WHAT THIS TASK INVOLVES - Can the data below be echoed back word for word?

____

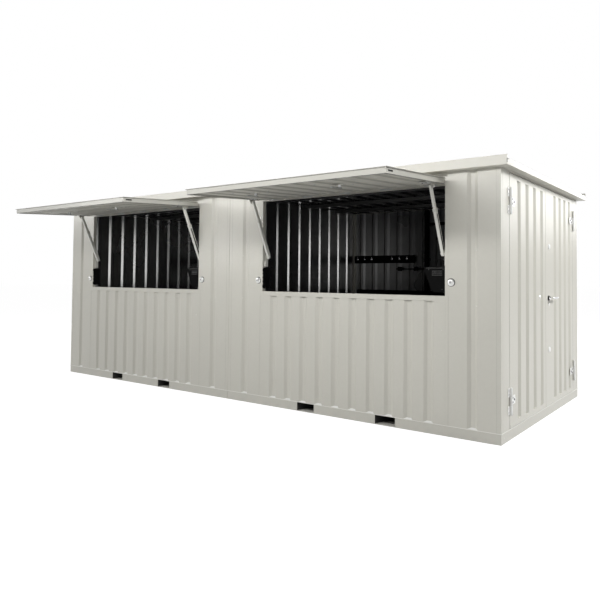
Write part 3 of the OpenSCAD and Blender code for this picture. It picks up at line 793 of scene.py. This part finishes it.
def stay_feet(side, place, half, _):
    """Bolted plates under a hatch that carry the lugs of its stays."""
    inset = 0.036
    bottom = -RIM_HALF - 0.0032
    lugs = [point.y for point in points_in("hatch_frame_" + side, place) if point.z < -RIM_HALF - 0.012]
    lug_y = (min(lugs) + max(lugs)) / 2
    near = half - inset
    plates = Piece(place)
    bolts = Piece(place)
    for hand in BOTH:
        outline = ((hand * (near - 0.085), lug_y - 0.075), (hand * (near - 0.085), lug_y + 0.02),
                   (hand * near, lug_y + 0.055), (hand * near, lug_y - 0.11))
        plates.prism(outline, "z", bottom, -RIM_HALF + 0.001)
        for a, b in ((0.066, -0.055), (0.066, 0.005), (0.018, -0.085), (0.018, 0.03)):
            bolts.hex_bolt((hand * (near - a), lug_y + b, bottom), -Z, 0.0055)
    plates.done("stay_feet_" + side, "hinge", "hatch_" + side, 0.0005)
    bolts.done("stay_foot_bolts_" + side, "bolt", "hatch_" + side, 0.0003)


def hinge_screws():
    """Screws in the fixed leaves of the hatch hinges."""
    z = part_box("hatch_hinges")[1].z - 0.007
    leaf_face = front_y - 0.003
    screws = Piece()
    for x in clusters([v.co.x for v in NODES["hatch_hinges"].data.vertices], 0.1):
        for shift in (-0.045, 0, 0.045):
            screws.rivet((x + shift, leaf_face, z), -Y, 0.0042)
    screws.done("hatch_hinge_screws", "zinc", bevel=0)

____

ANSWER IN FULL -
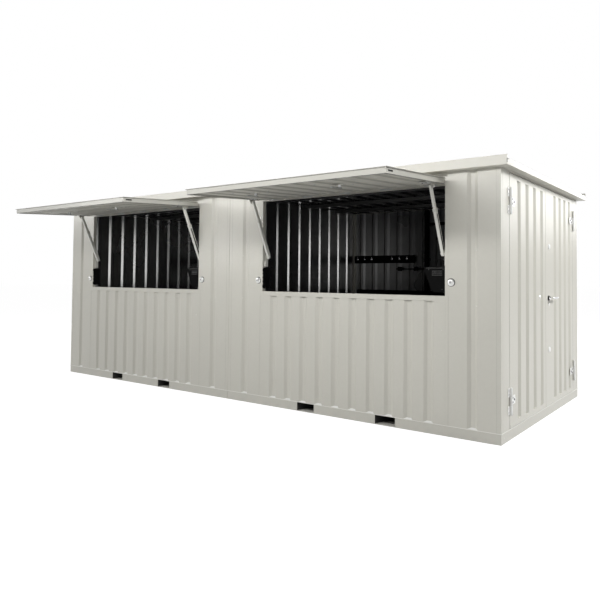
Write part 3 of the OpenSCAD and Blender code for this picture. It picks up at line 793 of scene.py. This part finishes it.
def stay_feet(side, place, half, _):
    """Bolted plates under a hatch that carry the lugs of its stays."""
    inset = 0.036
    bottom = -RIM_HALF - 0.0032
    lugs = [point.y for point in points_in("hatch_frame_" + side, place) if point.z < -RIM_HALF - 0.012]
    lug_y = (min(lugs) + max(lugs)) / 2
    near = half - inset
    plates = Piece(place)
    bolts = Piece(place)
    for hand in BOTH:
        outline = ((hand * (near - 0.085), lug_y - 0.075), (hand * (near - 0.085), lug_y + 0.02),
                   (hand * near, lug_y + 0.055), (hand * near, lug_y - 0.11))
        plates.prism(outline, "z", bottom, -RIM_HALF + 0.001)
        for a, b in ((0.066, -0.055), (0.066, 0.005), (0.018, -0.085), (0.018, 0.03)):
            bolts.hex_bolt((hand * (near - a), lug_y + b, bottom), -Z, 0.0055)
    plates.done("stay_feet_" + side, "hinge", "hatch_" + side, 0.0005)
    bolts.done("stay_foot_bolts_" + side, "bolt", "hatch_" + side, 0.0003)


def hinge_screws():
    """Screws in the fixed leaves of the hatch hinges."""
    z = part_box("hatch_hinges")[1].z - 0.007
    leaf_face = front_y - 0.003
    screws = Piece()
    for x in clusters([v.co.x for v in NODES["hatch_hinges"].data.vertices], 0.1):
        for shift in (-0.045, 0, 0.045):
            screws.rivet((x + shift, leaf_face, z), -Y, 0.0042)
    screws.done("hatch_hinge_screws", "zinc", bevel=0)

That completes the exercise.